§ **Set exercise**
Reply with one number: the count of lines in the listing that contain the string "update".

:: Material for this task ::

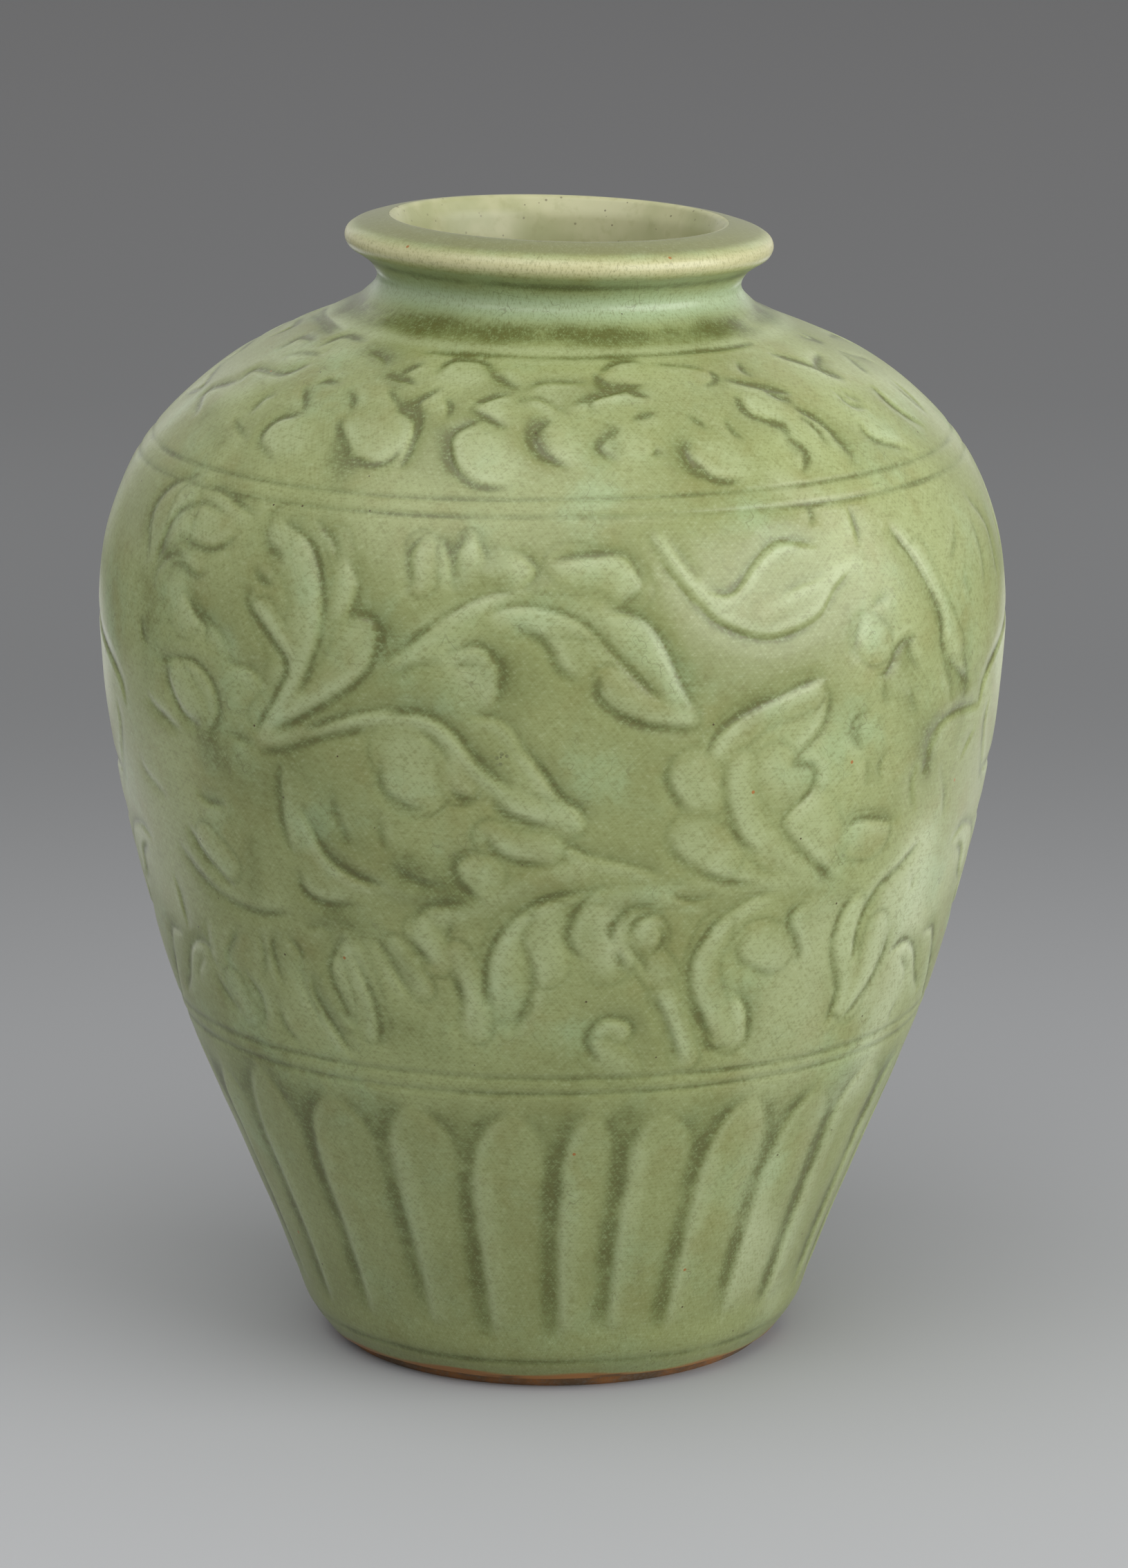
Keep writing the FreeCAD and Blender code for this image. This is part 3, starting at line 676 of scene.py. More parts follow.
def way_at(height):
    # distance along the outline, from the glaze line, at a height
    return np.interp(height, outline_height, outline_way)


def radius_at(way):
    return np.interp(way, outline_way, outline_radius)


def height_at(way):
    return np.interp(way, outline_way, outline_height)


def darker(first, second):
    # two pools of glaze that lie over each other
    return 1 - (1 - first) * (1 - second)


# Carving, drawn on a map of the outside: rows along the outline, columns round the vase
def around(way, angle, taper):
    # the map's cells near a path: their corner, distance, side of the path, and how far from its ends
    radius = radius_at(way)
    lengths = np.hypot(np.diff(way), np.diff(angle) * (radius[1:] + radius[:-1]) / 2)
    travelled = np.concatenate([[0], np.cumsum(lengths)])
    end_taper = max(min(taper, travelled[-1] / 2.5), least_taper)
    low_row = max(int((way.min() - carving_reach) / map_step), 0)
    high_row = min(int((way.max() + carving_reach) / map_step) + 1, map_rows)
    reach_columns = int(carving_reach / radius.min() / column_angle) + 1
    low_column = int(np.floor(angle.min() / column_angle)) - reach_columns
    high_column = int(np.ceil(angle.max() / column_angle)) + reach_columns
    high_column = min(high_column, low_column + map_columns)
    nearest = np.full((high_row - low_row, high_column - low_column), carving_reach)
    side = np.zeros_like(nearest)
    force = np.zeros_like(nearest)
    reach = int(carving_reach / map_step) + 1
    for i, length in enumerate(lengths):
        columns_reach = int(carving_reach / radius[i] / column_angle) + 1
        rows = slice(max(int(min(way[i], way[i + 1]) / map_step) - reach - low_row, 0),
                     max(int(max(way[i], way[i + 1]) / map_step) + reach - low_row, 0))
        first = int(min(angle[i], angle[i + 1]) / column_angle) - columns_reach - low_column
        last = int(max(angle[i], angle[i + 1]) / column_angle) + columns_reach - low_column
        columns = slice(max(first, 0), max(last, 0))
        window = nearest[rows, columns]
        if window.size == 0 or length == 0:
            continue
        up = (np.arange(window.shape[0]) + rows.start + low_row)[:, None] * map_step - way[i]
        round_angle = (np.arange(window.shape[1]) + columns.start + low_column)[None, :] * column_angle
        out = (round_angle - angle[i]) * radius[i]
        step_up = way[i + 1] - way[i]
        step_out = (angle[i + 1] - angle[i]) * radius[i]
        share = np.clip((up * step_up + out * step_out) / length ** 2, 0, 1)
        distance = np.hypot(up - share * step_up, out - share * step_out)
        closer = distance < window
        window[closer] = distance[closer]
        side[rows, columns][closer] = np.sign(step_out * up - step_up * out)[closer]
        along = travelled[i] + share * length
        from_end = np.minimum(along, travelled[-1] - along)
        force[rows, columns][closer] = np.clip(from_end / end_taper, 0, 1)[closer] ** 0.6
    return low_row, low_column, nearest, side, force


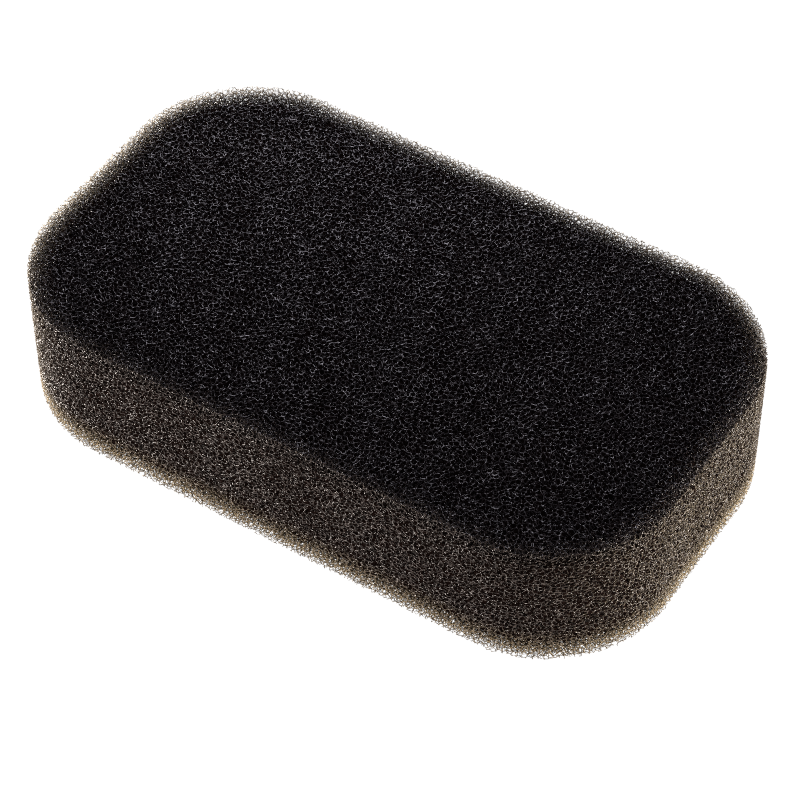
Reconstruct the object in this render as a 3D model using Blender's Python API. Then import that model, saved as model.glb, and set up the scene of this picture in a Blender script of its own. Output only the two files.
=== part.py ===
"""Filter foam pad: one die-cut block of open-cell (reticulated) polyurethane foam.

The block is a rounded rectangle in plan, cut square through the slab.
Frame: origin at the centre of the bottom face, +X along the length,
+Y along the width, +Z up through the thickness. Units are metres.
"""

import math

import bmesh
import bpy

# Block
LENGTH = 0.130          # along X
WIDTH = 0.076           # along Y
THICKNESS = 0.028       # along Z
CORNER_RADIUS = 0.025   # plan radius of the four corners
CORNER_STEPS = 20       # segments in each quarter turn

# Tiny relief where the die breaks the skin cells at the top and bottom rims
RIM_RELIEF = 0.0004
RIM_SEGMENTS = 2
RIM_PROFILE = 0.5       # round

SHARP_ANGLE = math.radians(30.0)   # edges that turn more than this shade as sharp
LEVEL_TOLERANCE = 1e-9             # height difference below which an edge is level

# Black, slightly brown foam
FOAM_COLOUR = (0.030, 0.025, 0.023, 1.0)
FOAM_ROUGHNESS = 0.85


def clear_scene():
    for old in list(bpy.data.objects):
        bpy.data.objects.remove(old, do_unlink=True)


def foam_material():
    material = bpy.data.materials.new("black_reticulated_foam")
    material.use_nodes = True
    shader = material.node_tree.nodes["Principled BSDF"]
    shader.inputs["Base Color"].default_value = FOAM_COLOUR
    shader.inputs["Roughness"].default_value = FOAM_ROUGHNESS
    shader.inputs["Metallic"].default_value = 0.0
    return material


def plan_outline(length, width, radius, steps):
    """Points of the rounded rectangle, anticlockwise from the +Y end of the +X side."""
    centre_x = length / 2 - radius
    centre_y = width / 2 - radius
    corners = (   # side in X, side in Y, start of the quarter turn in degrees
        (1, 1, 0.0),
        (-1, 1, 90.0),
        (-1, -1, 180.0),
        (1, -1, 270.0),
    )
    points = []
    for side_x, side_y, start in corners:
        for step in range(steps + 1):
            angle = math.radians(start + 90.0 * step / steps)
            x = side_x * centre_x + radius * math.cos(angle)
            y = side_y * centre_y + radius * math.sin(angle)
            points.append((x, y))
    return points


def extrude_outline(shape, outline, height):
    """Add the solid that stands on the outline at z = 0."""
    bottom = shape.faces.new([shape.verts.new((x, y, 0.0)) for x, y in outline])
    raised = bmesh.ops.extrude_face_region(shape, geom=[bottom])
    top_verts = [item for item in raised["geom"] if isinstance(item, bmesh.types.BMVert)]
    bmesh.ops.translate(shape, verts=top_verts, vec=(0.0, 0.0, height))
    bmesh.ops.recalc_face_normals(shape, faces=shape.faces)


def relieve_rims(shape):
    """Round over the level edges, which are the top and bottom rims."""
    rims = [
        edge for edge in shape.edges
        if abs(edge.verts[0].co.z - edge.verts[1].co.z) < LEVEL_TOLERANCE
    ]
    bmesh.ops.bevel(
        shape, geom=rims, offset=RIM_RELIEF, offset_type="OFFSET",
        segments=RIM_SEGMENTS, profile=RIM_PROFILE, affect="EDGES", clamp_overlap=True,
    )
    bmesh.ops.recalc_face_normals(shape, faces=shape.faces)


def foam_block_mesh():
    shape = bmesh.new()
    outline = plan_outline(LENGTH, WIDTH, CORNER_RADIUS, CORNER_STEPS)
    extrude_outline(shape, outline, THICKNESS)
    relieve_rims(shape)

    mesh = bpy.data.meshes.new("foam_block")
    shape.to_mesh(mesh)
    shape.free()
    mesh.shade_smooth()
    mesh.set_sharp_from_angle(angle=SHARP_ANGLE)
    return mesh


def main():
    clear_scene()
    block = bpy.data.objects.new("foam_block", foam_block_mesh())
    block.data.materials.append(foam_material())
    bpy.context.scene.collection.objects.link(block)


main()
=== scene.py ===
"""Looks of a filter foam pad: open-cell struts, modelled one by one, over a dark core.

The block is a flat box with rounded upright corners. Its long side runs along x,
its front faces -y and its top faces +z. It lies on a bright table, and the camera
looks down on it from the front right.
"""

import math
from itertools import product

import bmesh
import bpy
import numpy as np
from mathutils import Matrix, Vector, noise


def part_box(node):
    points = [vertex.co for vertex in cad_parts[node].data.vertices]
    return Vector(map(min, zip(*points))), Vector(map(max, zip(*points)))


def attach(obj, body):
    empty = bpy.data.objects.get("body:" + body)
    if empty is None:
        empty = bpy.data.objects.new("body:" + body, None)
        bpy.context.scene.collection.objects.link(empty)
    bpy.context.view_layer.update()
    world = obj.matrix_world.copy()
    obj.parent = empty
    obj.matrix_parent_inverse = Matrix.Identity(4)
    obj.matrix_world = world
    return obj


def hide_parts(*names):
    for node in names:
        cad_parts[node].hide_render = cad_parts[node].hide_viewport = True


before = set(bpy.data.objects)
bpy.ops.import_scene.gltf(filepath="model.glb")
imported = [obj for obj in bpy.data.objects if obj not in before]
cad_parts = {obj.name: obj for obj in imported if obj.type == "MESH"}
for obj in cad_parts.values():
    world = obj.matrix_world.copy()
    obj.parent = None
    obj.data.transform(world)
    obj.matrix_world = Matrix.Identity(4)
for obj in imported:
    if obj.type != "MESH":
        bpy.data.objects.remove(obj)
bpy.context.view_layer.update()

MM = 0.001

# The block
LOW, HIGH = (np.array(corner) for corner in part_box("foam_block"))
SIZE = HIGH - LOW
MIDDLE = (LOW + HIGH) / 2
CORNER_RADIUS = 0.3289 * SIZE[1]
FAR_WAY = np.array([-0.54, 0.84])  # level direction away from the camera

# The foam tile, measured in cubes that hold two cells each
TILE = 9                   # cubes along each side of the repeating tile
SCATTER = 0.50             # how far a cell centre first strays
PUSHES = 24                # how many times the centres then push each other apart
PUSH_REACH = 1.2           # centres nearer than this push each other
PUSH_STRENGTH = 0.35
NEIGHBOUR_REACH = 1.95     # cells further apart than this share no wall
NODE_JITTER = 0.05         # how far each joint strays by itself
STRUT = 0.080              # reach of a joint's corners from its middle

# How the tile lies in the block
CELL = 0.99 * MM           # edge of a cube
STRETCH = np.array([1.12, 1.12, 0.80])  # the cells lie a little flat, as foam cells set
TURN = np.array(
    Matrix.Rotation(math.radians(31), 3, "Z")
    @ Matrix.Rotation(math.radians(22), 3, "X")
    @ Matrix.Rotation(math.radians(13), 3, "Y")
)

# The modelled layer
SKIN = 0.84 * MM           # depth of open struts under the top and the sides
SKIN_UNDER = 0.54 * MM     # the same above the bottom face
PRESS_TOP = 0.70 * MM      # joints this near the top or bottom face are laid nearly flat in it
PRESS_SIDE = 0.82 * MM     # the same for the sides
PRESS_SHARE = 0.88         # how flat
RIM = 4.8 * MM             # reach of the see-through foam along the rims
CORE_GAP = 0.12 * MM       # how far the struts reach into the dark inside
OUTSIDE, OPEN, DARK = 0, 1, 2  # layers a joint can lie in


# ---------------------------------------------------------------- foam topology


def cube_grid(axis):
    """All whole-number places with coordinates from one axis."""
    return np.stack(np.meshgrid(axis, axis, axis, indexing="ij"), -1).reshape(-1, 3)


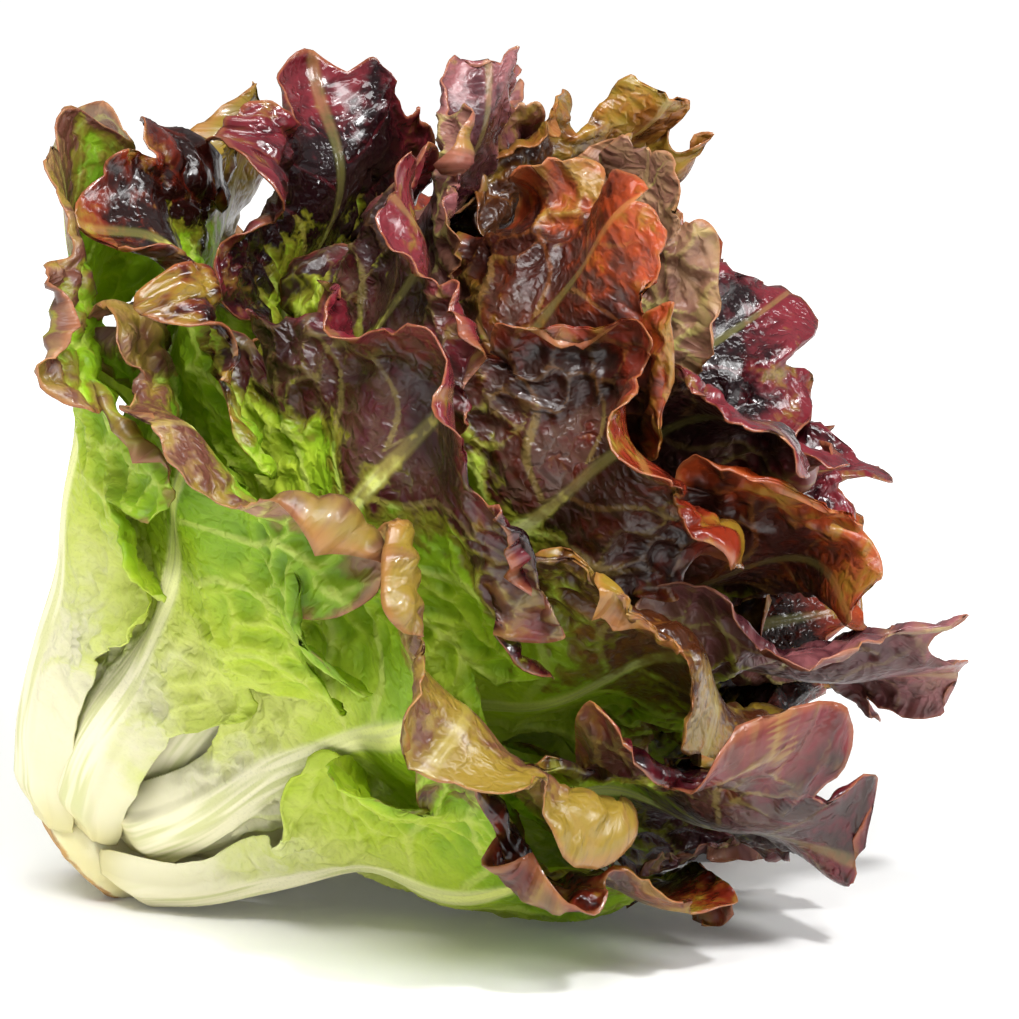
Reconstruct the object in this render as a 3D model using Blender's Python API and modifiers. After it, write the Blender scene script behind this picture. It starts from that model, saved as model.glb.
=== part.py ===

:::

§ **Result for this exercise**
2